#### Data supplied
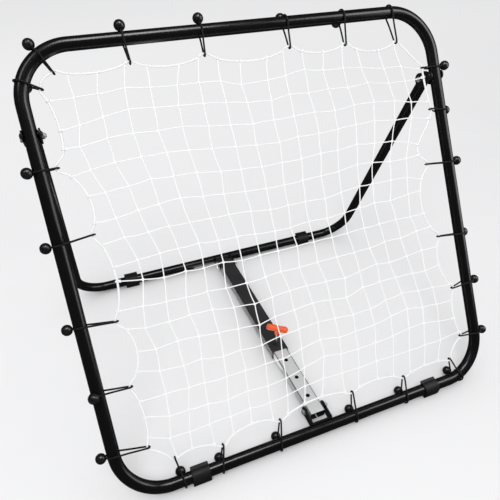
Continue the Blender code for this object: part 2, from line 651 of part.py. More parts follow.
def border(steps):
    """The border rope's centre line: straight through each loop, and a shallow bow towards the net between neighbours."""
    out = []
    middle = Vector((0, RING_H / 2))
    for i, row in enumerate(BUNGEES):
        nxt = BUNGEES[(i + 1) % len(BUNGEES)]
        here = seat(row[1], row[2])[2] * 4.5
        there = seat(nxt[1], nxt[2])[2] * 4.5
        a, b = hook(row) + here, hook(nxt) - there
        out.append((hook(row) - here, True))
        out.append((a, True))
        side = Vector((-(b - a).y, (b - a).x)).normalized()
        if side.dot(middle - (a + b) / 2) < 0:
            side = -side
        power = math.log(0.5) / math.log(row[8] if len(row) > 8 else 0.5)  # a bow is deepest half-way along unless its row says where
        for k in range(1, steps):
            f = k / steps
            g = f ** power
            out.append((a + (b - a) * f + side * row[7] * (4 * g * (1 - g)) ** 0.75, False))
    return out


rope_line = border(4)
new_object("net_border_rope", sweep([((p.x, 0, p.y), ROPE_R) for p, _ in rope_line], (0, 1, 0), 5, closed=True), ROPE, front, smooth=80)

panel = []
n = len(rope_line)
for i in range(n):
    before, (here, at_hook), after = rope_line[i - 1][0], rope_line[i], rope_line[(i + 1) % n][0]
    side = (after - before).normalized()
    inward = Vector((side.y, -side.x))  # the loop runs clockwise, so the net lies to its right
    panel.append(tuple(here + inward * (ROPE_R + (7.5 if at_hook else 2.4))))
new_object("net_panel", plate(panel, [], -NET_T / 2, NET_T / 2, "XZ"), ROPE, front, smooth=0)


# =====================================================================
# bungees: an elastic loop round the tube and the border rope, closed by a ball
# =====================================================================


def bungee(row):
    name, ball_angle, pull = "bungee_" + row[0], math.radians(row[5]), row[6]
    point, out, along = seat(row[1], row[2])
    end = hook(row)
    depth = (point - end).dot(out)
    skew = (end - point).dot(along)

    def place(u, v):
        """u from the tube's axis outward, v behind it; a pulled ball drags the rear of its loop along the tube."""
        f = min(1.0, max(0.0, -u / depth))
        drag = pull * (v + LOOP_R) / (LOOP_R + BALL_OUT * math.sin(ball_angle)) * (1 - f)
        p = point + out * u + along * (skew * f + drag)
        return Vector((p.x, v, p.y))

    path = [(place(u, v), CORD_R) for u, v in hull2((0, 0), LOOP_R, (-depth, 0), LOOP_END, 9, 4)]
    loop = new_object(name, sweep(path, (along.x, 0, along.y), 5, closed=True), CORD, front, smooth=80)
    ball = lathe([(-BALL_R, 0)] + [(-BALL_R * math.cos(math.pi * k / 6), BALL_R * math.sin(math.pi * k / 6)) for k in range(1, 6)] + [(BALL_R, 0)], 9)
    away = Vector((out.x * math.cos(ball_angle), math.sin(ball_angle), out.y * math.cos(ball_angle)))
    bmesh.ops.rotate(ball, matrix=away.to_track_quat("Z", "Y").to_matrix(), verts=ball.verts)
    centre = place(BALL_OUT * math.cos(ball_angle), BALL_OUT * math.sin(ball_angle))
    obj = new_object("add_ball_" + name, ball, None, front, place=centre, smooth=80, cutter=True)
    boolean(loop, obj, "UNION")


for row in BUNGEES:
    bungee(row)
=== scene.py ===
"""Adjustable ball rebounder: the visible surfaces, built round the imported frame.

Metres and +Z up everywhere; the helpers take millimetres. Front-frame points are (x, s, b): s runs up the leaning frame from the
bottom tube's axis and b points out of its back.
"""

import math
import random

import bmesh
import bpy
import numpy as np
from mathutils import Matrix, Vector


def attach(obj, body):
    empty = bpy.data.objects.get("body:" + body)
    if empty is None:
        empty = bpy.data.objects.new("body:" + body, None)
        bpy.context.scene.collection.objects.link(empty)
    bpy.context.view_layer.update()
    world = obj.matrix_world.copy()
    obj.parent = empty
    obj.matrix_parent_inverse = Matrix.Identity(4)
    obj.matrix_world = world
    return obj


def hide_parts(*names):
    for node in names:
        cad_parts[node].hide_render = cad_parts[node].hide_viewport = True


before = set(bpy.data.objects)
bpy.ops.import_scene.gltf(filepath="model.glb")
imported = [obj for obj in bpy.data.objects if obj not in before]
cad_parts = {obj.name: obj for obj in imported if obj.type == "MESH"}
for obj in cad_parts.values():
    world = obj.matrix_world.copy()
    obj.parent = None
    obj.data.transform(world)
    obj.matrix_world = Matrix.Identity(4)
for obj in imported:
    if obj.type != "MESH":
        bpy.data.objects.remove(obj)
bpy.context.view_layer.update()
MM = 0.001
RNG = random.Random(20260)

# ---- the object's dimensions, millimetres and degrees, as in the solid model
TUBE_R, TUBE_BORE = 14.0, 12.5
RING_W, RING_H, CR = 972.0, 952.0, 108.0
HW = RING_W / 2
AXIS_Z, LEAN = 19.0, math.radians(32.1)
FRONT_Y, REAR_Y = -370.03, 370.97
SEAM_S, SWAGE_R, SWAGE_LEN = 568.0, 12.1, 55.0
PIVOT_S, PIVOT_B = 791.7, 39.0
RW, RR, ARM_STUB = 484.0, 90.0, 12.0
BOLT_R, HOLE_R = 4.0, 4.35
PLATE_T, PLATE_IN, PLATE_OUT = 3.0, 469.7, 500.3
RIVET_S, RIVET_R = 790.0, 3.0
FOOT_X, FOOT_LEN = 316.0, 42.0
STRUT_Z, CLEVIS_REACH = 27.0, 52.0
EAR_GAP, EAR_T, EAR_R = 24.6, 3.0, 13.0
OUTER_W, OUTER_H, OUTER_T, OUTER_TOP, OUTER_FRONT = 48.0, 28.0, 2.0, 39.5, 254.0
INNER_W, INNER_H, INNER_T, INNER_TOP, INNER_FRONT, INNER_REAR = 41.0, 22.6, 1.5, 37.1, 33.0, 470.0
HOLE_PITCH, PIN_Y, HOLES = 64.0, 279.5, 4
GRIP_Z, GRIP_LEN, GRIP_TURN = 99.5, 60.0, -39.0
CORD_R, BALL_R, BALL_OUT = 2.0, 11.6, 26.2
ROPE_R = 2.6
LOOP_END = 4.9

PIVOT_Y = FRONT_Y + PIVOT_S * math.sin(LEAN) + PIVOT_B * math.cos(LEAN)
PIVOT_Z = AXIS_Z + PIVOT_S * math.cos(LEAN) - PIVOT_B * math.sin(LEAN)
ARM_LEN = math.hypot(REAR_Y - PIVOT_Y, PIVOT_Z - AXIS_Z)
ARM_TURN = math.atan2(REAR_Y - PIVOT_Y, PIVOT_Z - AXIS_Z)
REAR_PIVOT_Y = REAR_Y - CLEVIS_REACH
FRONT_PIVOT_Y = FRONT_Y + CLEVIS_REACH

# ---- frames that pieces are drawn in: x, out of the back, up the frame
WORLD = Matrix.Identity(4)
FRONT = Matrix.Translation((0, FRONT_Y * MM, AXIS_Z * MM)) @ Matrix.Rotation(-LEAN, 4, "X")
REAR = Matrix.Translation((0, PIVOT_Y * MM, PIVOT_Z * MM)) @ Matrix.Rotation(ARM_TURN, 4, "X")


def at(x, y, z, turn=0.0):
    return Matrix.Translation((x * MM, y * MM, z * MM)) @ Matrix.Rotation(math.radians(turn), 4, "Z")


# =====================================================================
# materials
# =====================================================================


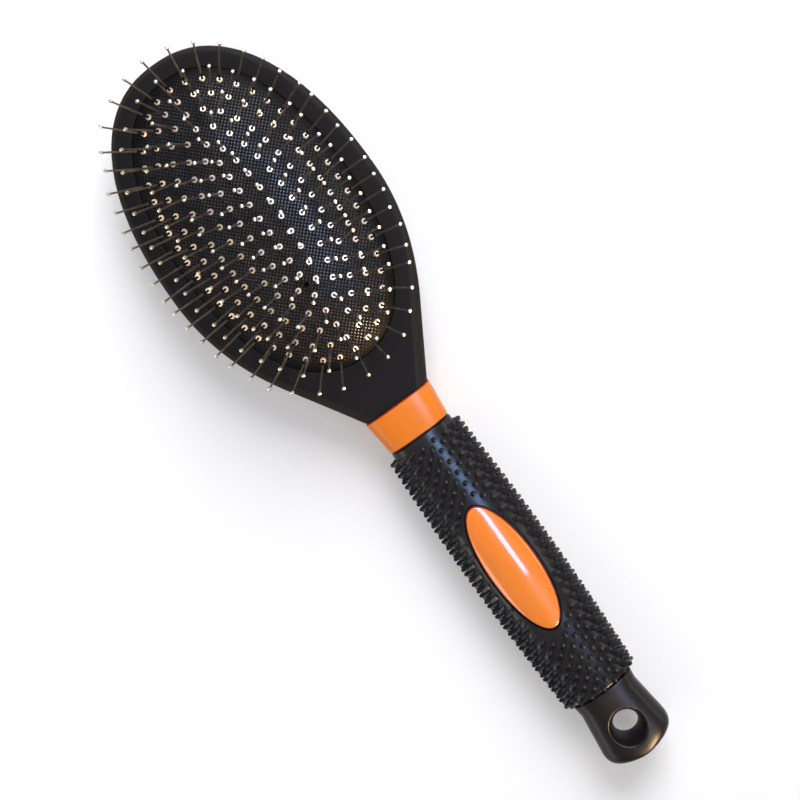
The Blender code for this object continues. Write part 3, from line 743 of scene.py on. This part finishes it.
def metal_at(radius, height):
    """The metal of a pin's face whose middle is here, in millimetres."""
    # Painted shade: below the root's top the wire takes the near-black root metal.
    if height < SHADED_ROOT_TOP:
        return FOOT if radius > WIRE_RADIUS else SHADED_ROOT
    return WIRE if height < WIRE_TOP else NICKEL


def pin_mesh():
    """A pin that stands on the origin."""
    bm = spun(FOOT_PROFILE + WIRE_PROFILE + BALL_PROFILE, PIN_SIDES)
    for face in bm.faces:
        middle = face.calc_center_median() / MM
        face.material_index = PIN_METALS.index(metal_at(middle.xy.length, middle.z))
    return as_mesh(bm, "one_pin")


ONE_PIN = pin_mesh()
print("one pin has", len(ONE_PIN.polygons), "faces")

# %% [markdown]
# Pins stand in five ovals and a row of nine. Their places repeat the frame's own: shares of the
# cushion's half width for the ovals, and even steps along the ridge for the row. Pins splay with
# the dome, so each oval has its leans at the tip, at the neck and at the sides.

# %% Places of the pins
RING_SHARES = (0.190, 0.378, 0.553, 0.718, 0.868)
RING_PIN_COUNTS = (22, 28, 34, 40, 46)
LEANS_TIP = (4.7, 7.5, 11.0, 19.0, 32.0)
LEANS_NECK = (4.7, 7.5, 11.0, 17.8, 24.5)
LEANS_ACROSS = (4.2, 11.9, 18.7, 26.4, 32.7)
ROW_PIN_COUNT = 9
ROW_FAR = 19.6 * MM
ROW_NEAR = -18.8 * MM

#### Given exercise
Write down exactly the span of lines above from the one containing "away = Vector((out.x" to the one containing "RNG = random.Random(20260)", both ends included.

#### Completed task
    away = Vector((out.x * math.cos(ball_angle), math.sin(ball_angle), out.y * math.cos(ball_angle)))
    bmesh.ops.rotate(ball, matrix=away.to_track_quat("Z", "Y").to_matrix(), verts=ball.verts)
    centre = place(BALL_OUT * math.cos(ball_angle), BALL_OUT * math.sin(ball_angle))
    obj = new_object("add_ball_" + name, ball, None, front, place=centre, smooth=80, cutter=True)
    boolean(loop, obj, "UNION")


for row in BUNGEES:
    bungee(row)
=== scene.py ===
"""Adjustable ball rebounder: the visible surfaces, built round the imported frame.

Metres and +Z up everywhere; the helpers take millimetres. Front-frame points are (x, s, b): s runs up the leaning frame from the
bottom tube's axis and b points out of its back.
"""

import math
import random

import bmesh
import bpy
import numpy as np
from mathutils import Matrix, Vector


def attach(obj, body):
    empty = bpy.data.objects.get("body:" + body)
    if empty is None:
        empty = bpy.data.objects.new("body:" + body, None)
        bpy.context.scene.collection.objects.link(empty)
    bpy.context.view_layer.update()
    world = obj.matrix_world.copy()
    obj.parent = empty
    obj.matrix_parent_inverse = Matrix.Identity(4)
    obj.matrix_world = world
    return obj


def hide_parts(*names):
    for node in names:
        cad_parts[node].hide_render = cad_parts[node].hide_viewport = True


before = set(bpy.data.objects)
bpy.ops.import_scene.gltf(filepath="model.glb")
imported = [obj for obj in bpy.data.objects if obj not in before]
cad_parts = {obj.name: obj for obj in imported if obj.type == "MESH"}
for obj in cad_parts.values():
    world = obj.matrix_world.copy()
    obj.parent = None
    obj.data.transform(world)
    obj.matrix_world = Matrix.Identity(4)
for obj in imported:
    if obj.type != "MESH":
        bpy.data.objects.remove(obj)
bpy.context.view_layer.update()
MM = 0.001
RNG = random.Random(20260)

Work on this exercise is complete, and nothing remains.